## Begin Supplied material

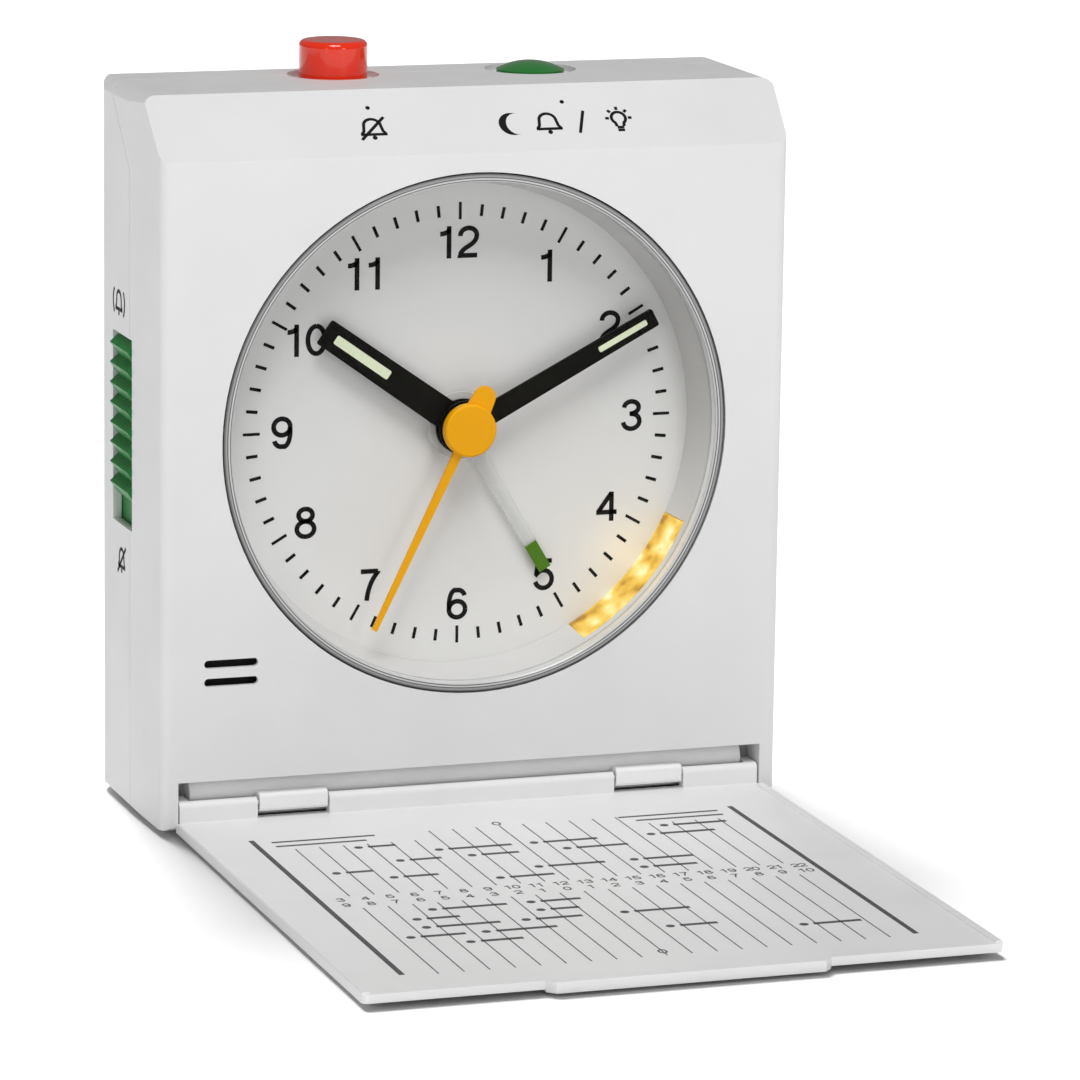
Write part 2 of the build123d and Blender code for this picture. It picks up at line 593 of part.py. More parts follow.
def knob(pinion, centre, d_front):
    """Fluted knob, its shaft and the setting pinion, moulded as one piece."""
    x, z = centre
    body = rod_y(KNOB_RADIUS, *D_KNOB, x, z)
    body = chamfer(body.edges().filter_by(GeomType.CIRCLE).group_by(Axis.Y)[-1], 0.35)
    for k in range(KNOB_FLUTES):
        a = math.radians(k * 360 / KNOB_FLUTES)
        body -= rod_y(0.33, D_KNOB[0] - 1, D_KNOB[1] + 1,
                      x + (KNOB_RADIUS + 0.08) * math.cos(a), z + (KNOB_RADIUS + 0.08) * math.sin(a))
    grip = block(x - 0.8, x + 0.8, D_KNOB[1] - 0.1, D_KNOB[1] + 0.35, z - 3.4, z + 3.4)
    return body + grip + pinion + rod_y(KNOB_SHAFT, d_front, D_KNOB[0] + 0.5, x, z)


def make_movement():
    plate = plate_y(Pos(0, DIAL_Z) * RectangleRounded(2 * PLATE_HALF_X, 2 * PLATE_HALF_Z, 6), *D_FRONT_PLATE)
    plate = plate & rod_y(30.5, 8, 10)
    plate -= rod_y(ALARM_PIPE[1] + RUNNING, 8, 10)
    plate -= rod_y(LAMP_HOLE, 8, 10, *LAMP)
    for sx in (-1, 1):
        for sz in (-1, 1):
            plate -= rod_y(0.8, 8, 10, sx * SCREW_X, DIAL_Z + sz * SCREW_Z)
    save("movement_front_plate", plate)

    x0, x1 = BACK_CASE_X
    z0, z1 = DIAL_Z + BACK_CASE_Z[0], DIAL_Z + BACK_CASE_Z[1]
    w = BACK_CASE_WALL
    case = block(x0, x1, *D_BACK_CASE, z0, z1)
    case = fillet(case.edges().filter_by(Axis.Y), 2.0)
    inner = block(x0 + w, x1 - w, D_BACK_CASE[0] - 1, D_BACK_CASE[1] - w, z0 + w, z1 - w)
    case -= fillet(inner.edges().filter_by(Axis.Y), 1.2)
    for x in (x0 + w + 1.2, x1 - w - 1.2):
        for z in (z0 + w + 1.2, z1 - w - 1.2):
            case += rod_y(1.3, D_BRIDGE[1] + 0.05, D_BACK_CASE[1] - 0.5, x, z)
    for x, z in (CENTRE, THIRD, INTERMEDIATE, ROTOR):
        case += rod_y(1.1, 20.6, 21.5, x, z)
        case -= rod_y(PIVOT + RUNNING, 20.0, 23, x, z)
    for x, z in (TIME_KNOB, ALARM_KNOB):
        case -= rod_y(KNOB_SHAFT + RUNNING, 20.0, 23, x, z)
    save("movement_back_case", case)

    bridge = block(x0 + w + 0.1, x1 - w - 0.1, *D_BRIDGE, z0 + w + 0.1, z1 - w - 0.1)
    bridge = fillet(bridge.edges().filter_by(Axis.Y), 1.1)
    bridge -= rod_y(MINUTE_PIPE[1] + RUNNING, 13, 16)
    for x, z in (THIRD, INTERMEDIATE, ROTOR):
        bridge -= rod_y(PIVOT + RUNNING, 14.2, 16, x, z)
    for x, z in (TIME_KNOB, ALARM_KNOB):
        bridge -= rod_y(KNOB_SHAFT + RUNNING, 13, 16, x, z)
    bridge += rod_y(PIVOT + 0.2, 10.95, 14.3, *MOTION)
    save("train_bridge", bridge)

    screws = []
    for sx in (-1, 1):
        for sz in (-1, 1):
            x, z = sx * SCREW_X, DIAL_Z + sz * SCREW_Z
            head = rod_y(1.4, D_FRONT_PLATE[1] + 0.02, D_FRONT_PLATE[1] + 0.8, x, z)
            head -= block(x - 1.0, x + 1.0, D_FRONT_PLATE[1] + 0.5, D_FRONT_PLATE[1] + 1, z - 0.2, z + 0.2)
            screws.append(head + rod_y(0.75, D_SEAT + 0.8, D_FRONT_PLATE[1] + 0.1, x, z))
    save("movement_screws", Compound(screws))


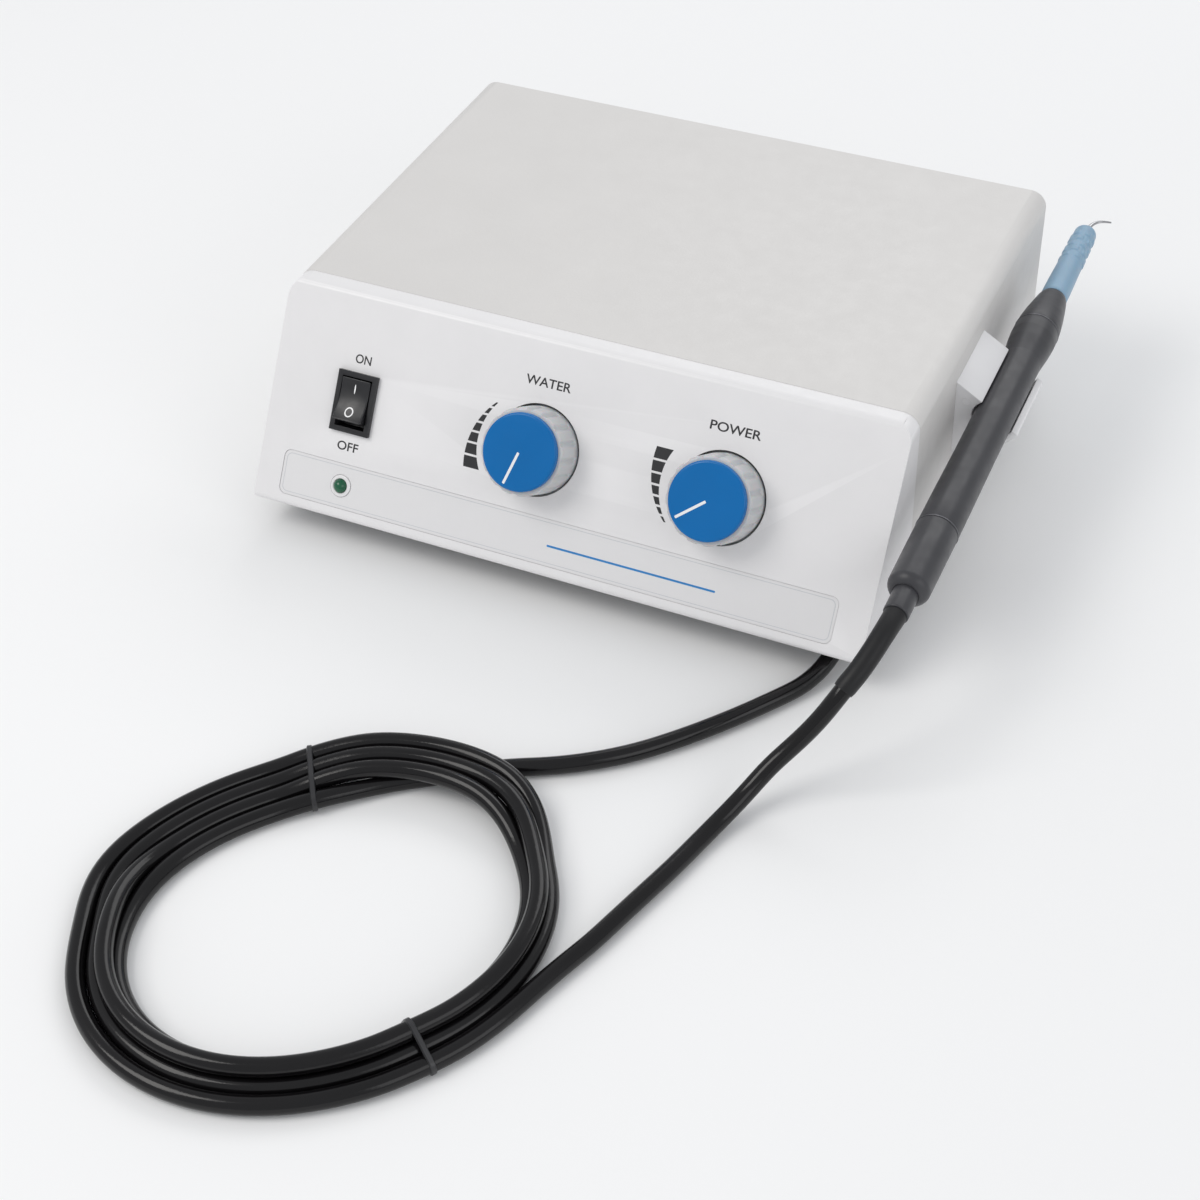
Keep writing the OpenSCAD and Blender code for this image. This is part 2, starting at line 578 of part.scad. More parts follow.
// Gland in the chassis wall, with a tapered boot that the hose comes out of.
gland_end = feed_route[0].y - box_y;
module hose_gland() color("black") placed() translate([gland_x, wall_y + pan_t, gland_z])
    rotate([90, 0, 0]) difference() {
        union() {
            translate([0, 0, -4]) cylinder(r = gland_r, h = 8);
            translate([0, 0, -4]) cylinder(r = gland_flange_r, h = 3.9);
            translate([0, 0, pan_t + slack]) cylinder(r = gland_flange_r, h = 3);
            translate([0, 0, 4]) cylinder(r1 = 5, r2 = 3.6, h = wall_y + pan_t - gland_end - 4);
        }
        translate([0, 0, -5]) cylinder(r = 1.5, h = 30);
    }

// Handpiece, turned about its own axis.
module turned(points) on_hand() rotate_extrude() polygon(points);

module handpiece_nose() color("dimgray") placed() turned([[6.1, nose_seam + 0.35], [7.7, nose_seam + 0.35],
    [7.5, 39], [6.9, 44], [6.1, 49], [5.3, 53.5], [5, 54.6], [4.7, nose_end], [3.9, nose_end], [3.9, 44],
    [5.6, 39]]);

module handpiece_barrel() color("dimgray") placed() turned([[5.6, tail_seam + 0.35],
    [7, tail_seam + 0.35], [6.9, -56], [6.72, -36], [waist_r, -30], [waist_r, 16], [7, 20], [7.5, 25],
    [7.8, 30], [7.75, nose_seam - 0.3], [5.6, nose_seam - 0.3]]);

module handpiece_tail() color("dimgray") placed() turned(concat([[5.6, tail_seam - 0.35],
    [5.6, tail_end + 5], [4.15, tail_end + 3], [4.15, tail_end], [2.9 + 1.5, tail_end]],
    arc([3.4, tail_end + 3.5], 3.5, 285, 360, 6), [[7, tail_seam - 0.35]]));

module seam_rings() color("silver") placed() {
    turned([[5.6, tail_seam - 0.3], [7.15, tail_seam - 0.3], [7.15, tail_seam + 0.3],
        [5.6, tail_seam + 0.3]]);
    turned([[6.1, nose_seam - 0.25], [7.8, nose_seam - 0.25], [7.8, nose_seam + 0.3],
        [6.1, nose_seam + 0.3]]);
}

module hose_spigot() color("dimgray") placed() turned([[1.6, spigot_end], [spigot_tip_r, spigot_end],
    [4.1, spigot_end + 0.4], [4.1, tail_end + 3.2], [1.6, tail_end + 3.2]]);

// The coil that drives the insert, wound on a bobbin in the barrel.
module coil_bobbin() color("ivory") placed() turned([[4.1, -42], [5.55, -42], [5.55, -40], [4.6, -40],
    [4.6, 26], [5.55, 26], [5.55, 28], [4.1, 28]]);
module coil_winding() color("chocolate") placed() turned([[4.65, -39.9], [5.4, -39.9], [5.4, 25.9],
    [4.65, 25.9]]);

// Insert: the tip in its grip, and the laminated stack that slides into the bobbin.
module insert_grip() color("lightsteelblue") placed() turned(concat([[1.2, nose_end + 0.4],
    [4.5, nose_end + 0.4], [4.7, nose_end + 1], [4.6, 66], [4.3, 82], [4.1, 94]],
    arc([1.6, grip_end - 2.6], 2.4, 10, 80, 5), [[1.2, grip_end]]));
module insert_shank() color("silver") placed() turned([[0, -60], [3.4, -60], [3.4, 16], [2, 18], [2, 46.9],
    [2.85, 46.9], [2.85, 50.1], [2, 50.1], [2, nose_end + 0.35], [1.15, nose_end + 0.35],
    [1.15, grip_end], [0, grip_end]]);
module insert_seal() color("black") placed() on_hand()
    rotate_extrude() translate([3.375, 48.5]) circle(0.47);
module insert_tip() color("silver") placed() translate([hand_x, hand_y, hand_z]) rotate([hand_tilt, 0, 0])
    sweep([for (p = tip_path) [p.x, grip_end + p.y, 0]], tip_r0, tip_r1, 10);

module hose_sleeve() color("black") sweep(sleeve_route, 3.4, 3.4, 10);
module hose_feed() color("black") sweep(feed_route, hose_d / 2, hose_d / 2, 10);
module hose_lead() color("black") sweep(lead_route, hose_d / 2, hose_d / 2, 10);
module hose_coil() color("black") translate([coil_centre.x, coil_centre.y, 0]) difference() {
    cylinder(r = coil_outer_r, h = coil_h, $fn = 96);
    translate([0, 0, -1]) cylinder(r = coil_inner_r, h = coil_h + 2, $fn = 96);
}

top_cover();
front_console();
label_plate();
base_pan();
rear_panel();
rubber_feet();
chassis_screws();
switch_housing();
rocker();
status_lamp();
control_bracket();
potentiometer();
power_shaft();
power_knob();
power_cap();
power_pointer();
water_knob();
water_cap();
water_pointer();
water_valve();
valve_spindle();
valve_needle();
board_standoffs();
circuit_board();
heat_sink();
power_transistors();
capacitors();
transformer_core();
transformer_winding();
mains_inlet();
inlet_pins();
fuse_drawer();
fuse_link();
footswitch_socket();
water_inlet();
solenoid_body();
solenoid_coil();
solenoid_plunger();
solenoid_spring();
water_tubes();
cradle();
cradle_screws();
hose_gland();
handpiece_nose();
handpiece_barrel();
handpiece_tail();
seam_rings();
hose_spigot();
coil_bobbin();
coil_winding();
insert_grip();
insert_shank();
insert_seal();
insert_tip();
hose_sleeve();
hose_feed();
hose_lead();
hose_coil();
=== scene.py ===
"""The looks of a desktop ultrasonic scaler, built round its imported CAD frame. Lengths are in metres."""

import json
import math

import bmesh
import bpy
from mathutils import Matrix, Vector


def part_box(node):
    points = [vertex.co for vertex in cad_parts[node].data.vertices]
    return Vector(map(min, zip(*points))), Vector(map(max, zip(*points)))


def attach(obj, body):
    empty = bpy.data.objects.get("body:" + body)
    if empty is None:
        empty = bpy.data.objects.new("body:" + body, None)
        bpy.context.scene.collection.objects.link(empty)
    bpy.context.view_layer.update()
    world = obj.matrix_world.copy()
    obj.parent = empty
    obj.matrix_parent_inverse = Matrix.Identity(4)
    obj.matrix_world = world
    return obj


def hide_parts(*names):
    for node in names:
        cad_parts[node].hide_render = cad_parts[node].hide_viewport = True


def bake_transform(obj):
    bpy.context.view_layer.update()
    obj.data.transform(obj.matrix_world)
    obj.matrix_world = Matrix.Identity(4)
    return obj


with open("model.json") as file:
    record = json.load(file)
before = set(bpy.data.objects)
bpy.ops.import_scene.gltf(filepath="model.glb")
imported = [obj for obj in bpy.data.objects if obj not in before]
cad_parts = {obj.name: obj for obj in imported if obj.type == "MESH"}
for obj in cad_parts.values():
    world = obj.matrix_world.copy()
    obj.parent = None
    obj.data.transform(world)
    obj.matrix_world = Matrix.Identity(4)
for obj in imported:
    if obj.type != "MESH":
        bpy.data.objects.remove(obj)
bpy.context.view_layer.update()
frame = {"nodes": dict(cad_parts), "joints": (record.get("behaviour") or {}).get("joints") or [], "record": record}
MM = 0.001
# Degrees: a mesh is shaded smooth except at edges sharper than this.
SHARP = 40
NODES = frame["nodes"]
JOINTS = {joint["name"]: joint for joint in frame["joints"]}
BODY_OF = {node: body for body, nodes in frame["record"]["behaviour"]["bodies"].items() for node in nodes}
SLOT_OF = {part["node"]: part["material_slot"] for part in frame["record"]["subparts"]}


# ---------------------------------------------------------------- camera, floor and light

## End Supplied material

(Given problem)
Exactly those lines that run from the line with "handpiece_barrel();" through the line with "for part in" are to be reproduced; both end lines belong to the range.

(Response to this exercise)
handpiece_barrel();
handpiece_tail();
seam_rings();
hose_spigot();
coil_bobbin();
coil_winding();
insert_grip();
insert_shank();
insert_seal();
insert_tip();
hose_sleeve();
hose_feed();
hose_lead();
hose_coil();
=== scene.py ===
"""The looks of a desktop ultrasonic scaler, built round its imported CAD frame. Lengths are in metres."""

import json
import math

import bmesh
import bpy
from mathutils import Matrix, Vector


def part_box(node):
    points = [vertex.co for vertex in cad_parts[node].data.vertices]
    return Vector(map(min, zip(*points))), Vector(map(max, zip(*points)))


def attach(obj, body):
    empty = bpy.data.objects.get("body:" + body)
    if empty is None:
        empty = bpy.data.objects.new("body:" + body, None)
        bpy.context.scene.collection.objects.link(empty)
    bpy.context.view_layer.update()
    world = obj.matrix_world.copy()
    obj.parent = empty
    obj.matrix_parent_inverse = Matrix.Identity(4)
    obj.matrix_world = world
    return obj


def hide_parts(*names):
    for node in names:
        cad_parts[node].hide_render = cad_parts[node].hide_viewport = True


def bake_transform(obj):
    bpy.context.view_layer.update()
    obj.data.transform(obj.matrix_world)
    obj.matrix_world = Matrix.Identity(4)
    return obj


with open("model.json") as file:
    record = json.load(file)
before = set(bpy.data.objects)
bpy.ops.import_scene.gltf(filepath="model.glb")
imported = [obj for obj in bpy.data.objects if obj not in before]
cad_parts = {obj.name: obj for obj in imported if obj.type == "MESH"}
for obj in cad_parts.values():
    world = obj.matrix_world.copy()
    obj.parent = None
    obj.data.transform(world)
    obj.matrix_world = Matrix.Identity(4)
for obj in imported:
    if obj.type != "MESH":
        bpy.data.objects.remove(obj)
bpy.context.view_layer.update()
frame = {"nodes": dict(cad_parts), "joints": (record.get("behaviour") or {}).get("joints") or [], "record": record}
MM = 0.001
# Degrees: a mesh is shaded smooth except at edges sharper than this.
SHARP = 40
NODES = frame["nodes"]
JOINTS = {joint["name"]: joint for joint in frame["joints"]}
BODY_OF = {node: body for body, nodes in frame["record"]["behaviour"]["bodies"].items() for node in nodes}
SLOT_OF = {part["node"]: part["material_slot"] for part in frame["record"]["subparts"]}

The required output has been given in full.